On paper, The 7th Sword sounds like something I should really enjoy.  It’s a lone samurai yarn in space, and the samurai needs to fight an army made up largely of robots.  The planet is sand and dust, and I can appreciate a good desert planet.  Unfortunately, I found this story with swords that can cut anything incredibly dull.
The protagonist of The 7th Sword is Daniel Cray, who once studied “The Bushido.”  He wields a sword called a Malathane, which has a nigh-unbreakable blade and a cutting edge only one molecule thick.  After a security job goes wrong on the colony planet Helios, he finds himself in Zenzion, a city struggling to remain neutral in the conflicts between the world’s warlords.  Zenzion has been under pressure to join with the warlord Quentin Kavanaugh, and its leaders offer Cray enough money to buy passage off Helios if he trains them to fight Kavanaugh.  Specifically, they ask him to train citizens to use Malathanes, six of which they salvaged after storms, among other weapons.
Before I go into how I felt about the execution of the plot, I’d like to praise the art.  The aesthetic is interesting and unique.  The mechanical designs are streamlined and segmented, with organic curves that flow.  A “Hammerhead” war drone looks hulking and powerful, and Kavanaugh’s rolling fortress, the Dreadnaught Garagantua, is imposing and impressive.  It’s huge, and dwarfs anything nearby.  The art team gave narrative weight to frequent silent panels.  The color palette is rich and varied, which is interesting.  On a sci-fi desert planet, or in a similar Western-like setting, things can look dusty, dingy, dirty.  Washed out in rust colors.  But people wear a variety of colors, and the environments are similarly varied.  There’s energy in the combat and movement, and everything is pretty well-defined.
The 7th Sword feels like it was meant to be a movie.  And maybe if it had been a movie, I would be a tad more forgiving of it.  As it stands, I don’t even feel like the word “predictable” applies.  It’s simply so bland and so full of genre clichés that all of the interesting worldbuilding is overwhelmed.  The plot doesn’t feel like a chain of cause-and-effect, more like a series of vignettes that move in a sequence because of course they do.  Of course Cray’s invited to their holiday jamboree.  Of course he dances with the dead mayor’s daughter.  Of course he has a tragic backstory about some horrible thing he did.  I eventually found myself so bored and even irritated that I barely scanned the dialogue from that point on, relying on the pictures to tell the story, and I don’t feel I missed very much at all.

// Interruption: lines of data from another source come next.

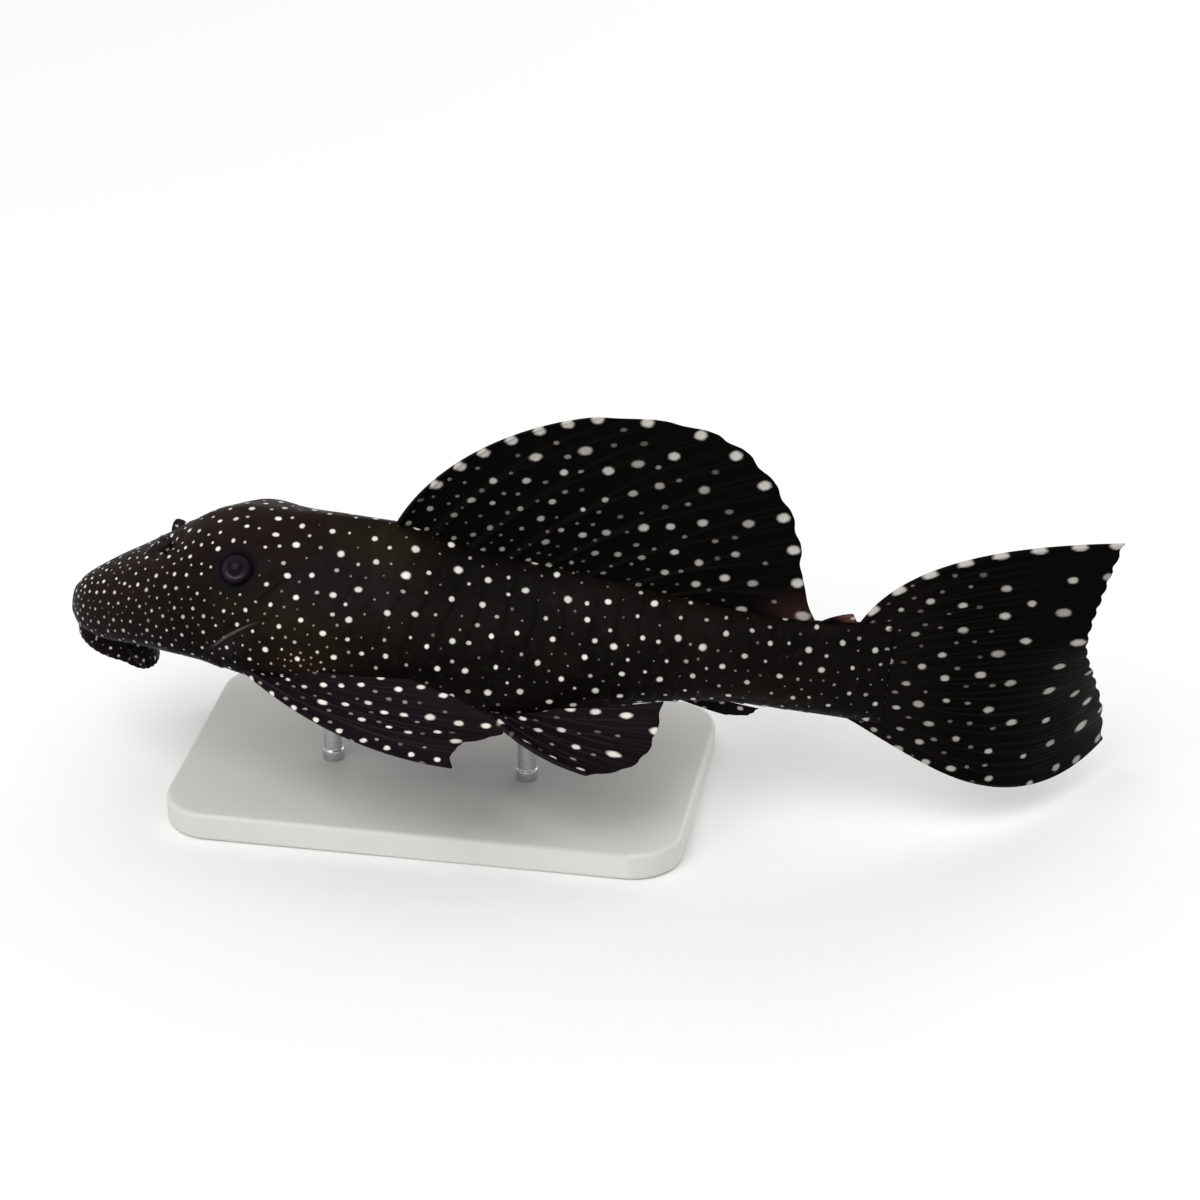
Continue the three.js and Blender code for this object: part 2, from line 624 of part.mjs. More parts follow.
const ANAL = {
  rays: 5,
  firstRoot: 140,
  lastRoot: 148,
  tipAlong: [[0, 159.4], [2, 164.4], [4, 166.8]],
  tipHeights: [[0, 0.8], [2, 1.4], [4, 3.6]],
  bendRoot: [[0, 9], [4, 0]],
  bendTip: [[0, -3], [4, -2]],
};

function analFin() {
  const { tipS, tipZ, bendRoot, bendTip } = flatCurves(ANAL);
  const rays = [];
  for (let k = 0; k < ANAL.rays; k += 1) {
    const s = lerp(ANAL.firstRoot, ANAL.lastRoot, k / (ANAL.rays - 1));
    rays.push(flatRay([s, bellyHeight(s) - GAP], [tipS(k), tipZ(k)], bendRoot(k), bendTip(k)));
  }
  return fin({ rays, rows: 8, rootThickness: 1, tipThickness: 0.6, spineThickness: 1.5, place: inBow });
}

// A paired fin's ray: a smooth arc from its root on the side of the body to its tip, both as [s, y, z].
function pairedRay(root, tip, belly) {
  const from = new THREE.Vector3(...root);
  const to = new THREE.Vector3(...tip);
  const bow = new THREE.Vector3(...belly);
  return (u) => from.clone().lerp(to, u).addScaledVector(bow, 4 * u * (1 - u));
}

const PECTORAL = {
  rays: 7,
  rootAlong: [[0, 47.5], [6, 54]],
  rootAngle: [[0, 104], [6, 92]],
  tipAlong: [[0, 104.2], [1, 104.6], [2, 109], [3, 112.7], [4, 107.5], [5, 99], [6, 89]],
  tipAcross: [[0, 46.9], [1, 43.6], [2, 40.5], [3, 37], [4, 34], [5, 31], [6, 28]],
  tipHeights: [[0, 3.6], [1, 7.6], [2, 8.4], [3, 9.1], [4, 10.8], [5, 12.2], [6, 13.4]],
  bowOut: [[0, 3.2], [3, 1.8], [6, 0.8]],
  bowDown: [[0, 1.5], [3, 0.6], [6, 0]],
  make: { rows: 11, rootThickness: 1.3, tipThickness: 0.7, spineThickness: 2.8 },
};

const PELVIC = {
  rays: 6,
  rootAlong: [[0, 104], [5, 108.5]],
  rootAngle: [[0, 121], [5, 127]],
  tipAlong: [[0, 132], [1, 137], [2, 141.5], [3, 144.2], [4, 145.2], [5, 145.5]],
  tipAcross: [[0, 33], [1, 28.8], [2, 25.5], [3, 20.5], [4, 15.5], [5, 12]],
  tipHeights: [[0, -0.9], [1, -1.9], [2, -1], [3, 0.8], [4, 3.6], [5, 7.8]],
  bowOut: [[0, 3.8], [3, 1.6], [5, 1.4]],
  bowDown: [[0, 0], [5, 0]],
  make: { rows: 8, rootThickness: 1.1, tipThickness: 0.7, spineThickness: 2 },
};

const ROOT_DEPTH = 1.5; // a paired fin's rays start this far inside the body, and are cut clear of it

function pairedFin(sizes, side) {
  const [rootS, rootAngle, tipS, tipY, tipZ] = [
    sizes.rootAlong, sizes.rootAngle, sizes.tipAlong, sizes.tipAcross, sizes.tipHeights,
  ].map(through);
  const [bowOut, bowDown] = [sizes.bowOut, sizes.bowDown].map(through);
  const rays = [];
  for (let k = 0; k < sizes.rays; k += 1) {
    const root = skin(rootS(k), side * rootAngle(k), -ROOT_DEPTH);
    rays.push(pairedRay(root, [tipS(k), side * tipY(k), tipZ(k)], [0, side * bowOut(k), -bowDown(k)]));
  }
  return cutBy(fin({ rays, place: inBow, ...sizes.make }), trunk(GAP), skull(GAP));
}

// Stand
const BASE = { long: 124, wide: 74, thick: 7, corner: 12, bevel: 1.2, cornerSides: 5 };
const ROD = { radius: 2.6, sides: 20 };
const ROD_PLACES = { stand_rod_front: 64, stand_rod_rear: 112 };

function baseGeometry() {
  const { long, wide, thick, corner, bevel } = BASE;
  const x = long / 2 - bevel;
  const y = wide / 2 - bevel;
  const shape = new THREE.Shape();
  shape.moveTo(-x + corner, -y);
  shape.lineTo(x - corner, -y);
  shape.absarc(x - corner, -y + corner, corner, -Math.PI / 2, 0);
  shape.lineTo(x, y - corner);
  shape.absarc(x - corner, y - corner, corner, 0, Math.PI / 2);
  shape.lineTo(-x + corner, y);
  shape.absarc(-x + corner, y - corner, corner, Math.PI / 2, Math.PI);
  shape.lineTo(-x, -y + corner);
  shape.absarc(-x + corner, -y + corner, corner, Math.PI, Math.PI * 1.5);
  const slab = new THREE.ExtrudeGeometry(shape, {
    depth: thick - 2 * bevel,
    bevelSize: bevel,
    bevelThickness: bevel,
    bevelSegments: 1,
    curveSegments: BASE.cornerSides,
  });
  slab.translate(0, 0, bevel);
  return slab;
}

// The fish in the part's frame: tipped nose up and lifted over the base.
const fishPlace = new THREE.Matrix4()
  .makeTranslation(FISH_SHIFT, 0, FISH_LIFT + MIDDLE_HEIGHT)
  .multiply(new THREE.Matrix4().makeRotationY(radians(PITCH)));

// A rod from the base up to the belly, its top cut to the belly's slope.
function rod(s) {
  const centre = bowed(s, 0, bellyHeight(s)).applyMatrix4(fishPlace);
  const ahead = bowed(s + 1, 0, bellyHeight(s + 1)).applyMatrix4(fishPlace);
  const slope = (ahead.z - centre.z) / (ahead.x - centre.x);
  const bottom = [];
  const top = [];
  for (let j = 0; j < ROD.sides; j += 1) {
    const turn = (2 * Math.PI * j) / ROD.sides;
    const x = centre.x + ROD.radius * Math.cos(turn);
    const y = centre.y + ROD.radius * Math.sin(turn);
    bottom.push(new THREE.Vector3(x, y, BASE.thick + GAP));
    top.push(new THREE.Vector3(x, y, centre.z - GAP + slope * (x - centre.x)));
  }
  const foot = new THREE.Vector3(centre.x, centre.y, BASE.thick + GAP);
  const crown = new THREE.Vector3(centre.x, centre.y, centre.z - GAP);
  return closedLoft([bottom, top], foot, crown);
}

// Materials: colour, roughness and metalness of each finish
function finish(color, roughness, metalness = 0) {
  return new THREE.MeshStandardMaterial({ color, roughness, metalness });
}
const skinFinish = () => finish(0x1d1715, 0.45);
const eyeFinish = () => finish(0x1a1826, 0.1);
const finFinish = () => finish(0x12100f, 0.5);
const pairedFinFinish = () => finish(0x2a242c, 0.5);
const standFinish = () => finish(0xb9b6af, 0.6);
const rodFinish = () => finish(0x9da0a3, 0.3, 1);

function named(name, geometry, material) {
  const mesh = new THREE.Mesh(geometry, material);
  mesh.name = name;
  return mesh;
}

const fish = new THREE.Group();
fish.position.set(FISH_SHIFT, 0, FISH_LIFT + MIDDLE_HEIGHT);
fish.rotation.y = radians(PITCH);
fish.add(
  named("head", head(), skinFinish()),
  named("trunk", trunk(), skinFinish()),
  named("tail", tail(), skinFinish()),
  named("eye_left", eye(-1), eyeFinish()),
  named("eye_right", eye(1), eyeFinish()),
  named("dorsal_fin", dorsalFin(), finFinish()),
  named("adipose_fin", adiposeFin(), finFinish()),
  named("caudal_fin", caudalFin(), finFinish()),
  named("anal_fin", analFin(), finFinish()),
  named("pectoral_fin_left", pairedFin(PECTORAL, -1), pairedFinFinish()),
  named("pectoral_fin_right", pairedFin(PECTORAL, 1), pairedFinFinish()),
  named("pelvic_fin_left", pairedFin(PELVIC, -1), pairedFinFinish()),
  named("pelvic_fin_right", pairedFin(PELVIC, 1), pairedFinFinish()),
);

const stand = new THREE.Group();
stand.add(named("stand_base", baseGeometry(), standFinish()));
for (const [name, s] of Object.entries(ROD_PLACES)) stand.add(named(name, rod(s), rodFinish()));

const model = new THREE.Group();
model.add(fish, stand);

export default model;
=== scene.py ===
# %% [markdown]
# A galaxy pleco, life size, on a plain display stand
#
# The fish is a suckermouth catfish: a long head that ends in a hanging lip disc, a body in
# armour plates, stiff spines and branched rays in every fin, and small cream spots from the
# snout to the tips of the fins. Every surface here is worked out from the same named sizes as
# the solid model, only finer, so each piece falls exactly where its solid is.

# %% The frame that everything is built around
import json
from math import cos, pi, radians, sin
from types import SimpleNamespace as Sizes

import bpy
import numpy as np
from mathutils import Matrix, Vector

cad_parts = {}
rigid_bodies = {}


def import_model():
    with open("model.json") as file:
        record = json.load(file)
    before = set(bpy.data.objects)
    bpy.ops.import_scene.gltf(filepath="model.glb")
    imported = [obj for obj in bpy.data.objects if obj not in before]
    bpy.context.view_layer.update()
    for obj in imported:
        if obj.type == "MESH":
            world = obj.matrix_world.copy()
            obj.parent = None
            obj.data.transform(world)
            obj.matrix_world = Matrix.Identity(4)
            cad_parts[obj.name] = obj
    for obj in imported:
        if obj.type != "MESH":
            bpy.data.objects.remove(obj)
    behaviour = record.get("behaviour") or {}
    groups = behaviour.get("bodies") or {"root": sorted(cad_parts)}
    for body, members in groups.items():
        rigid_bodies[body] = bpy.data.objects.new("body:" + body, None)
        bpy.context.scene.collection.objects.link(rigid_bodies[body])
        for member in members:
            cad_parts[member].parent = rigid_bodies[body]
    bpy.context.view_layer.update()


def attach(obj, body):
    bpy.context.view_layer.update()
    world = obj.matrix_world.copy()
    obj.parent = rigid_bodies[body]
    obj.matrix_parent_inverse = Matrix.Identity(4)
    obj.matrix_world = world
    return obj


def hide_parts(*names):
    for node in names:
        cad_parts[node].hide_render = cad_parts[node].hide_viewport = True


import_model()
MM = 0.001  # the fish is measured in millimetres and built in metres

# %% [markdown]
# The camera
#
# The photograph looks at the fish's left side, a little from the tail and well from above.
# A long lens at a fixed distance gives its faint perspective. The camera looks at one aim
# point, so its place follows from two angles and a distance.

# %% Camera
CAMERA_TURN = radians(10)  # towards the tail, away from straight on
CAMERA_RISE = radians(28)
CAMERA_DISTANCE = 850 * MM
CAMERA_AIM = Vector((37.85, 0, 53.01)) * MM
SENSOR = 36.0  # width and height of the square film, in millimetres
LENS = 109.1

camera_data = bpy.data.cameras.new("camera")
camera_data.sensor_width = SENSOR
camera_data.sensor_height = SENSOR
camera_data.sensor_fit = "AUTO"
camera_data.lens = LENS
camera_data.clip_end = 20
camera = bpy.data.objects.new("camera", camera_data)
bpy.context.scene.collection.objects.link(camera)
toward_camera = Vector((
    sin(CAMERA_TURN) * cos(CAMERA_RISE),
    -cos(CAMERA_TURN) * cos(CAMERA_RISE),
    sin(CAMERA_RISE),
))
camera.location = CAMERA_AIM + CAMERA_DISTANCE * toward_camera
camera.rotation_euler = toward_camera.to_track_quat("Z", "Y").to_euler()
bpy.context.scene.camera = camera
print("camera height, mm:", round(camera.location.z / MM))

# %% [markdown]
# Node trees in few words
#
# Every finish below is a small tree of nodes. Helpers add a node, set its options, and fill
# its sockets with numbers or with links, so that a material reads as a list of steps.

# %% Helpers for materials
def fill(tree, node, values):
    """Fill a node's sockets, by name or by place, with numbers or with links."""
    for socket, value in values.items():
        if isinstance(value, bpy.types.NodeSocket):
            tree.links.new(value, node.inputs[socket])
        else:
            node.inputs[socket].default_value = value


def add(tree, kind, values=None, **options):
    """Add a node: options are its settings, and values fill its sockets."""
    made = tree.nodes.new(kind)
    for name, value in options.items():
        setattr(made, name, value)
    fill(tree, made, values or {})
    return made


def blend_colours(tree, factor, first, second):
    """A colour that goes from the first to the second as the factor goes from 0 to 1."""
    values = {0: factor, 6: first, 7: second}
    return add(tree, "ShaderNodeMix", values, data_type="RGBA", blend_type="MIX").outputs[2]


def calculate(tree, operation, first, second=0.0):
    """One sum on numbers, such as ADD or SINE."""
    return add(tree, "ShaderNodeMath", {0: first, 1: second}, operation=operation).outputs[0]


def multiply(tree, first, second):
    """The product of two numbers."""
    return calculate(tree, "MULTIPLY", first, second)


def ramp(tree, value, low, high, to_low=0.0, to_high=1.0):
    """A smooth step: to_low below low, to_high above high."""
    values = {"Value": value, "From Min": low, "From Max": high, "To Min": to_low, "To Max": to_high}
    return add(tree, "ShaderNodeMapRange", values, interpolation_type="SMOOTHSTEP").outputs[0]


def own_place(tree):
    """Where a point lies in the object's own metres."""
    return add(tree, "ShaderNodeTexCoord").outputs["Object"]


def noise(tree, scale, detail=3.0, roughness=0.55):
    """Cloudy noise in the object's own metres."""
    values = {"Vector": own_place(tree), "Scale": scale, "Detail": detail, "Roughness": roughness}
    return add(tree, "ShaderNodeTexNoise", values).outputs["Fac"]


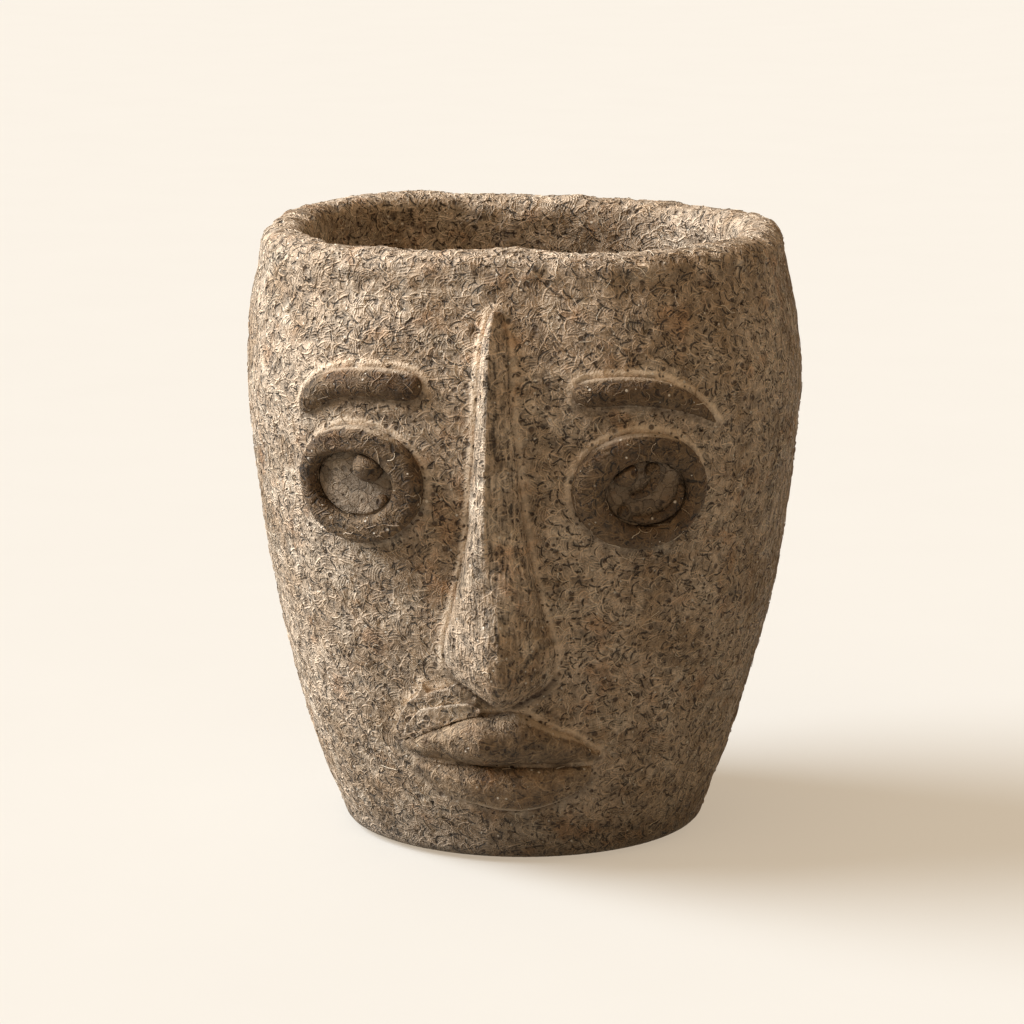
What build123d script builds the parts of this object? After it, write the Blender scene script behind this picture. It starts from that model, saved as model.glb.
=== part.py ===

I had no investment in anything that was happening.  I had no sympathy for Cray, who was thinly characterized, and I didn’t really care much about Zenzion.  I didn’t feel any emotional attachment to anyone, because for the most part they were stock characters who rarely branched off into anything remotely interesting, except for maybe Hawkins, a grizzled veteran with one eye who goes out in a pretty impressive blaze of glory, because somebody has to.  The people who wield the Malathanes against Kavanaugh have so little characterization that I don’t even remember if any of them were given names, aside from Kathleen, Cray’s love interest who steps up to pinch-hit when the Hammerhead injures a man Cray chose (and, naturally, because of course she does).  And of course, it ends with Cray putting down his Malathane and remaining in Zenzion instead of going back to his native Earth.
There’s backstory about the United Nations and interplanetary imperialism leading to some sort of revolution, and the reason swords are so prevalent on Helios is because weapons are prohibited on the ships that take people there.  They lack the material to make firearms, so more primitive weapons are the order of the day.  Unfortunately, the weapons situation is explained in the writer’s introduction, barely touched on in the text itself, which fumbles with the exposition about “the Revolution” and how Cray was an Earth soldier left behind on Helios.
Ultimately, I can’t recommend The 7th Sword.  An interesting universe is dragged down by bland storytelling that hasn’t even been carbon-copied from similar, better stories, like Kurosawa’s Yojimbo.  The elements are there, but it’s so watered-down that the book couldn’t hold my interest.  Pass on it.